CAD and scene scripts
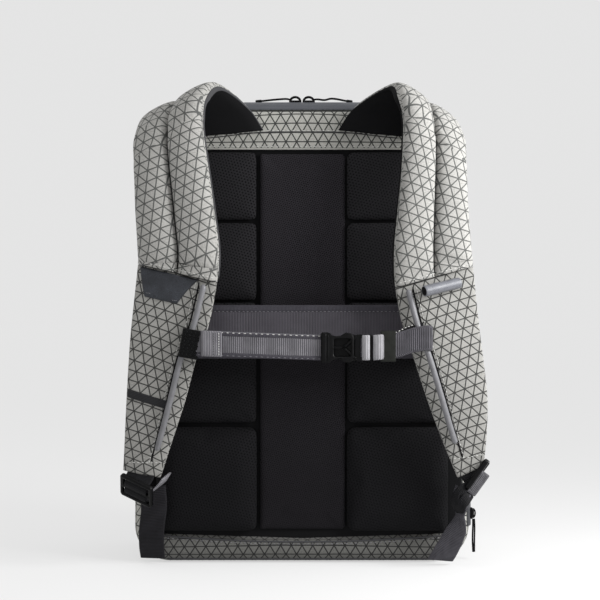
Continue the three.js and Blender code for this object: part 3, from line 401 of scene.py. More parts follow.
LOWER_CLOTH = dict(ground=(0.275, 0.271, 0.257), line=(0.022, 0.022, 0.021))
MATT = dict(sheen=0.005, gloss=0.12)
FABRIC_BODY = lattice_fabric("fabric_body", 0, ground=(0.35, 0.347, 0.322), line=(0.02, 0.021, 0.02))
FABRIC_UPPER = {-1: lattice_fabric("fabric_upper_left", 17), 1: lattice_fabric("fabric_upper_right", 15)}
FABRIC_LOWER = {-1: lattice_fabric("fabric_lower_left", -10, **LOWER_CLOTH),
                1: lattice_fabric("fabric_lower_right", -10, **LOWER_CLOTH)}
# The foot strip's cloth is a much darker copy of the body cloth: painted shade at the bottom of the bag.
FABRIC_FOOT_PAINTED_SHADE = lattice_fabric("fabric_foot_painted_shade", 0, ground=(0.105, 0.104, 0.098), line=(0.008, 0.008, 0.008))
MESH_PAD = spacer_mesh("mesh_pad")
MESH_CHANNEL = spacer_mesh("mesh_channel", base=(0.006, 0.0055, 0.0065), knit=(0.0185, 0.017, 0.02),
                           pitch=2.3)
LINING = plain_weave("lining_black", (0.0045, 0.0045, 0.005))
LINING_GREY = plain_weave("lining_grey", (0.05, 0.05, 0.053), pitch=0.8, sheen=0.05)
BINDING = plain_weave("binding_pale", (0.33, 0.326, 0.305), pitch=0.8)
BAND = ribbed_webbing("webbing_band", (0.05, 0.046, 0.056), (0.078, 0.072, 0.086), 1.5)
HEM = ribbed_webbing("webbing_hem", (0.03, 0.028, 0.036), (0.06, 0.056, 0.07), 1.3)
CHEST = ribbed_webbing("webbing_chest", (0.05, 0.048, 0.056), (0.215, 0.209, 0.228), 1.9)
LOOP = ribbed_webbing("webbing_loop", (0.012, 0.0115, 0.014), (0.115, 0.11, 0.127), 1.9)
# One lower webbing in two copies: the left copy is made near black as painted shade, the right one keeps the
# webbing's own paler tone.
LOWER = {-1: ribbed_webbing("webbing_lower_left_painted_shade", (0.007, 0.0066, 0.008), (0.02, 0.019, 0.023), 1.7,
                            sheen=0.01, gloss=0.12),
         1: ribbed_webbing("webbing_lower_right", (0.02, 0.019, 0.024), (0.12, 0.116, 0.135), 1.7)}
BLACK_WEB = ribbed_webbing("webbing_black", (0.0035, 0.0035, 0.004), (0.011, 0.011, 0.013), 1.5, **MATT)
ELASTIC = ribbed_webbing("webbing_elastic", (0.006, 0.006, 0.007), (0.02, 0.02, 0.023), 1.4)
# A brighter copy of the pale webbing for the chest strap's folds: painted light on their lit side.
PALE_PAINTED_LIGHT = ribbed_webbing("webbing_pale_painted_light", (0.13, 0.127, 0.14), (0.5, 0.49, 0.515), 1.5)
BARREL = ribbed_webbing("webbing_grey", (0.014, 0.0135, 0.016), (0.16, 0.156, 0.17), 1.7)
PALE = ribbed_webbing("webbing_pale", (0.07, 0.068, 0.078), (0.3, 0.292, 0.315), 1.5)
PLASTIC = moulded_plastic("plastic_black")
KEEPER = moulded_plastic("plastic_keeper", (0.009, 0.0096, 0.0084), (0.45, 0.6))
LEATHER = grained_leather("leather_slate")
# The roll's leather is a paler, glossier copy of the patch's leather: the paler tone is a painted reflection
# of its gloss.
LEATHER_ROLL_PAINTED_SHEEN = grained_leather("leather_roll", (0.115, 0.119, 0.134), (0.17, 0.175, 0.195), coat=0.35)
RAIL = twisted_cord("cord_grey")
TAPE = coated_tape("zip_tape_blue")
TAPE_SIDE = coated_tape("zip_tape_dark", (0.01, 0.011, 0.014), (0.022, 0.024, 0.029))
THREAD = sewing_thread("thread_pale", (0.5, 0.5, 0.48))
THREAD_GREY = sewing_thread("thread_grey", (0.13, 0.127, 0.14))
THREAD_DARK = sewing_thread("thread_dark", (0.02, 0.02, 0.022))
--
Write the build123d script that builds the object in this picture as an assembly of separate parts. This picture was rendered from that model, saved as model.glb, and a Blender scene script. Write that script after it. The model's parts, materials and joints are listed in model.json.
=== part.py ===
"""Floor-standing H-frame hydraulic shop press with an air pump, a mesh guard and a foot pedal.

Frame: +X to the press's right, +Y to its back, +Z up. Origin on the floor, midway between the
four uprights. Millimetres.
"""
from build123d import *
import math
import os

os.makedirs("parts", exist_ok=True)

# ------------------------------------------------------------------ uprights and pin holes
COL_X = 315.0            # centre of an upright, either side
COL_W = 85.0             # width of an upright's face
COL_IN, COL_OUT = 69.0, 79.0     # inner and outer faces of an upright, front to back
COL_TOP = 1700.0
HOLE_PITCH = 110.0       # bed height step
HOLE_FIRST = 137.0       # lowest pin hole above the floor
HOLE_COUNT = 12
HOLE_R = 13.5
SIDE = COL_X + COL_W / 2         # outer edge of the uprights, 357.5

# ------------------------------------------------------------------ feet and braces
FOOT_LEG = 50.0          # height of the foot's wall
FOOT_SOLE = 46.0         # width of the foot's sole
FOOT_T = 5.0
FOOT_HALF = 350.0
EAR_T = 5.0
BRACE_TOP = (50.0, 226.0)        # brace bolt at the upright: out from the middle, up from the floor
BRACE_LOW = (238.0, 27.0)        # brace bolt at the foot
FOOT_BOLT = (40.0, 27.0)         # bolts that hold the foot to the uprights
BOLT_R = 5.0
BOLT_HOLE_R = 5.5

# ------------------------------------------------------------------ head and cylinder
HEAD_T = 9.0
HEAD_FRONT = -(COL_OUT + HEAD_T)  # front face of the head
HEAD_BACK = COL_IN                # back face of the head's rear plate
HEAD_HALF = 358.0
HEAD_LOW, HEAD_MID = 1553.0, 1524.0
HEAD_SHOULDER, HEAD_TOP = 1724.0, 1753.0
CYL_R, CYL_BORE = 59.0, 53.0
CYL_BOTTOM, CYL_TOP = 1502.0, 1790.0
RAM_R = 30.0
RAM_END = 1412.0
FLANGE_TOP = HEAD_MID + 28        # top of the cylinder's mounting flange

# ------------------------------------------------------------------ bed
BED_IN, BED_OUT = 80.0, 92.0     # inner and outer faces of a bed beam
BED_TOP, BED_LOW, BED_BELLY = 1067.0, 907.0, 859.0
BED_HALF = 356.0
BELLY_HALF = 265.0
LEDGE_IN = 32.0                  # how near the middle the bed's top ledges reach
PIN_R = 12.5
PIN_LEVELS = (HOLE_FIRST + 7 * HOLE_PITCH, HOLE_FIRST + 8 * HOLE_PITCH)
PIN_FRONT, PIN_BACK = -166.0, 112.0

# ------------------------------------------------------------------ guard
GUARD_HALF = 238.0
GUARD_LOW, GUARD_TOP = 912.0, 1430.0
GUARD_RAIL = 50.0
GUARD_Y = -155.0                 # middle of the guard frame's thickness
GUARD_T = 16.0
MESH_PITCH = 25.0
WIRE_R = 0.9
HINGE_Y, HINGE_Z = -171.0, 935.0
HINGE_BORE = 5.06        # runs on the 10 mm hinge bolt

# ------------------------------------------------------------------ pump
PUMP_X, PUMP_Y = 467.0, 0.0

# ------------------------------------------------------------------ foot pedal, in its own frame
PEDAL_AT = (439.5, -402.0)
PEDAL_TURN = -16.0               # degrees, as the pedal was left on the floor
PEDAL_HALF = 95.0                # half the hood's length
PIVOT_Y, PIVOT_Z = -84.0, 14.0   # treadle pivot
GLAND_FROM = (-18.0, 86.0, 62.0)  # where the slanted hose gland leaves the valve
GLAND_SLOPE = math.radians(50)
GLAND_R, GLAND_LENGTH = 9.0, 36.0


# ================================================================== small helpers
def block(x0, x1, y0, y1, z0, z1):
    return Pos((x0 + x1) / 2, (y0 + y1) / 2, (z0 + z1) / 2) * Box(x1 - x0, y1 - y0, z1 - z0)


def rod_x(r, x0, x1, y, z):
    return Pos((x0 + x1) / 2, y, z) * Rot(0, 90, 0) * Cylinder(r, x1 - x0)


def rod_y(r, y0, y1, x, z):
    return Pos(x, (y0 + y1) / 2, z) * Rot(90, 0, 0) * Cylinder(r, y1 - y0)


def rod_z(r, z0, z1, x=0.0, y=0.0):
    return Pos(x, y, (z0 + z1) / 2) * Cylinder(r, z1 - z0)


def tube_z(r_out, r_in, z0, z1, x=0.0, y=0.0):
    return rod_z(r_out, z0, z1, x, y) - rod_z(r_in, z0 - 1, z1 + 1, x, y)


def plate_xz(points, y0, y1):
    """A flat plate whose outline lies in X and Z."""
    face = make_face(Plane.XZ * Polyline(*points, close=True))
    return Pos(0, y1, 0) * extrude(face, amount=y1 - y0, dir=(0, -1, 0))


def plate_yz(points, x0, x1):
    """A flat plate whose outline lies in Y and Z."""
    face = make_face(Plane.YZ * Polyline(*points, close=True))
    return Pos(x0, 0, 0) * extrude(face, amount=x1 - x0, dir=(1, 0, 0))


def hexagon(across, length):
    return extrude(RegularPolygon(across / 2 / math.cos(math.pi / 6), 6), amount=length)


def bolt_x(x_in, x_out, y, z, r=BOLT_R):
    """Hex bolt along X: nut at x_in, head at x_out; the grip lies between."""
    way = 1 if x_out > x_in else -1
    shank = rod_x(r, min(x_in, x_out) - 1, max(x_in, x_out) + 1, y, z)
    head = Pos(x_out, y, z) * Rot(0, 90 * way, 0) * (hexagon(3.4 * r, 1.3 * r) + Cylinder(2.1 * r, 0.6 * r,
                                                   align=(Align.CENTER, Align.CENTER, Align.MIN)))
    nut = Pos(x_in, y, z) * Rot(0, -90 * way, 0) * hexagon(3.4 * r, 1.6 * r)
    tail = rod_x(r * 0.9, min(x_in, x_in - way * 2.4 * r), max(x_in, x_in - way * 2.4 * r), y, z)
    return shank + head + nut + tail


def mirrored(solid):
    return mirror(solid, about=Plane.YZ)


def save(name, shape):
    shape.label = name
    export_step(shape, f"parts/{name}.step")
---
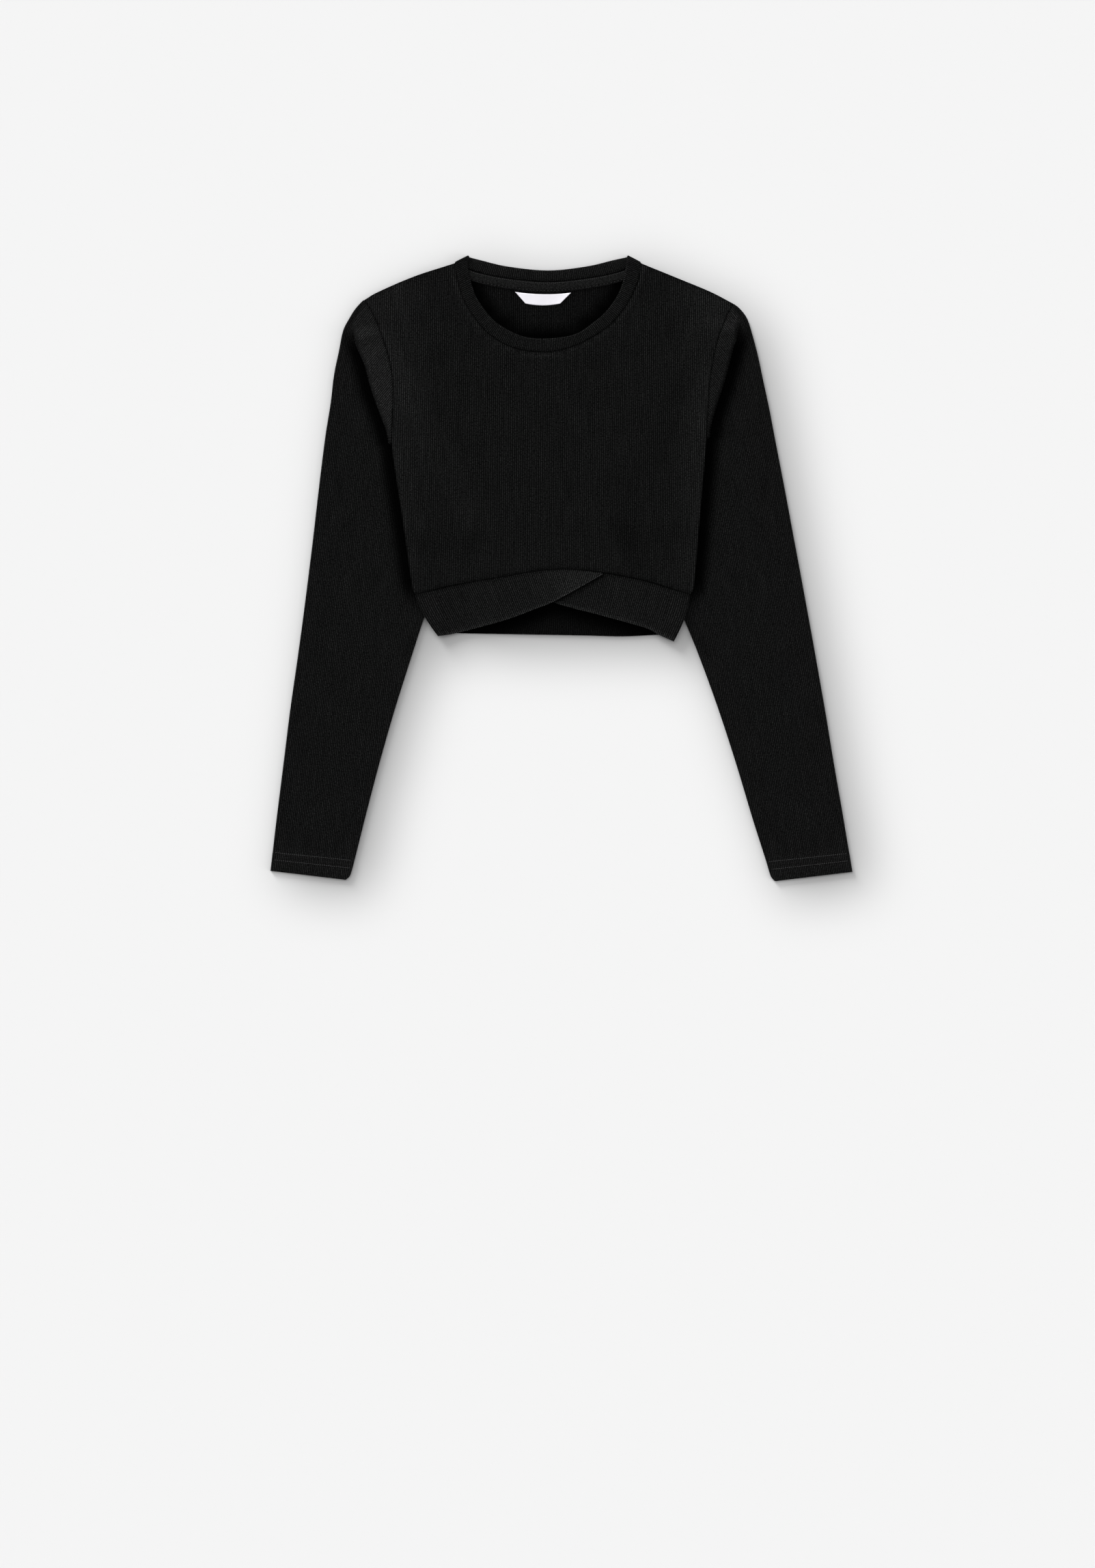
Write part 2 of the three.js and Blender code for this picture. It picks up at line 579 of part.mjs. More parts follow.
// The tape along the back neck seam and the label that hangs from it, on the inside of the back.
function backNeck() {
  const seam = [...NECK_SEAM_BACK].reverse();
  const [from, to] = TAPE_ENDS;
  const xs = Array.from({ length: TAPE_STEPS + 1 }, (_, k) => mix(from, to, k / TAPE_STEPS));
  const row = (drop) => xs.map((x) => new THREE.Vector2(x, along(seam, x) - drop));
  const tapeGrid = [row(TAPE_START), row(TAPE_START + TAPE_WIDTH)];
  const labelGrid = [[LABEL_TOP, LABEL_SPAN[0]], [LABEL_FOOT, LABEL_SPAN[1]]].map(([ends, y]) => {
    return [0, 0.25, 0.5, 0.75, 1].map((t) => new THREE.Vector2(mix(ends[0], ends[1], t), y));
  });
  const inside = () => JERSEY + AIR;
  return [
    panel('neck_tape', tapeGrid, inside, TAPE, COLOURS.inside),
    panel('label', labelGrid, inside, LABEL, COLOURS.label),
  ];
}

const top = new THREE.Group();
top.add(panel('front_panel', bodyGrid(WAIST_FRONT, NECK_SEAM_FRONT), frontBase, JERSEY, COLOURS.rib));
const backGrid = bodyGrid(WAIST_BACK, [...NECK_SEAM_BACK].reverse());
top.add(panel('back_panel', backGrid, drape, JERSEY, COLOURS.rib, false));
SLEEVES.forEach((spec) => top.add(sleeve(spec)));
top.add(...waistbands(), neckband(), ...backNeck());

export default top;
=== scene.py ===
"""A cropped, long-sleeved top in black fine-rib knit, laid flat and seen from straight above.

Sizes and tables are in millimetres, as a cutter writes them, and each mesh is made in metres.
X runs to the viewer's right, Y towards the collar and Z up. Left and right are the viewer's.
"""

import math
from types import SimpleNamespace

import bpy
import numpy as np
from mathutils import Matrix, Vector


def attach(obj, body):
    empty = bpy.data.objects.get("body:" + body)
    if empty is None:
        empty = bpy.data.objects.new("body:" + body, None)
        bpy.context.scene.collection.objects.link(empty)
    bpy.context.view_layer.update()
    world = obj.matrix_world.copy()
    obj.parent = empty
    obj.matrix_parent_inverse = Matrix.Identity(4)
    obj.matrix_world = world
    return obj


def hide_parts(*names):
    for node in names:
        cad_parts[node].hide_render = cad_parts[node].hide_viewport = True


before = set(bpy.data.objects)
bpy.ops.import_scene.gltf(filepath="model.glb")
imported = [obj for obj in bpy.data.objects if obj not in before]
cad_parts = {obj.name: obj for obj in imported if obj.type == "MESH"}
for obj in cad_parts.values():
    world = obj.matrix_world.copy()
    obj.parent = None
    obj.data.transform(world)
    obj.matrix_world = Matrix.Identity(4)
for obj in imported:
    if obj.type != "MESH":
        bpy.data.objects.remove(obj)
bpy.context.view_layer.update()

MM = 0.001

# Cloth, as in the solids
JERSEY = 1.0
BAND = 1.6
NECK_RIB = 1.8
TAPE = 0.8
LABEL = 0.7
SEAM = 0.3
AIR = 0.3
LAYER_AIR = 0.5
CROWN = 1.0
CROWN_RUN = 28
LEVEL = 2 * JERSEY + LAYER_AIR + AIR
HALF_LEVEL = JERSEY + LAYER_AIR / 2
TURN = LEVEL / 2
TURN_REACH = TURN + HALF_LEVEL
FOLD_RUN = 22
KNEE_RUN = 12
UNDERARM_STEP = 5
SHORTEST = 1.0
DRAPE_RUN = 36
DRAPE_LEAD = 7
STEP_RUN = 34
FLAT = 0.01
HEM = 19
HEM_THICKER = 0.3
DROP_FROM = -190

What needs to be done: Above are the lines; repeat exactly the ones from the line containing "const top = new THREE.Group();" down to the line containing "before = set(bpy.data.objects)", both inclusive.

Correct output:
const top = new THREE.Group();
top.add(panel('front_panel', bodyGrid(WAIST_FRONT, NECK_SEAM_FRONT), frontBase, JERSEY, COLOURS.rib));
const backGrid = bodyGrid(WAIST_BACK, [...NECK_SEAM_BACK].reverse());
top.add(panel('back_panel', backGrid, drape, JERSEY, COLOURS.rib, false));
SLEEVES.forEach((spec) => top.add(sleeve(spec)));
top.add(...waistbands(), neckband(), ...backNeck());

export default top;
=== scene.py ===
"""A cropped, long-sleeved top in black fine-rib knit, laid flat and seen from straight above.

Sizes and tables are in millimetres, as a cutter writes them, and each mesh is made in metres.
X runs to the viewer's right, Y towards the collar and Z up. Left and right are the viewer's.
"""

import math
from types import SimpleNamespace

import bpy
import numpy as np
from mathutils import Matrix, Vector


def attach(obj, body):
    empty = bpy.data.objects.get("body:" + body)
    if empty is None:
        empty = bpy.data.objects.new("body:" + body, None)
        bpy.context.scene.collection.objects.link(empty)
    bpy.context.view_layer.update()
    world = obj.matrix_world.copy()
    obj.parent = empty
    obj.matrix_parent_inverse = Matrix.Identity(4)
    obj.matrix_world = world
    return obj


def hide_parts(*names):
    for node in names:
        cad_parts[node].hide_render = cad_parts[node].hide_viewport = True


before = set(bpy.data.objects)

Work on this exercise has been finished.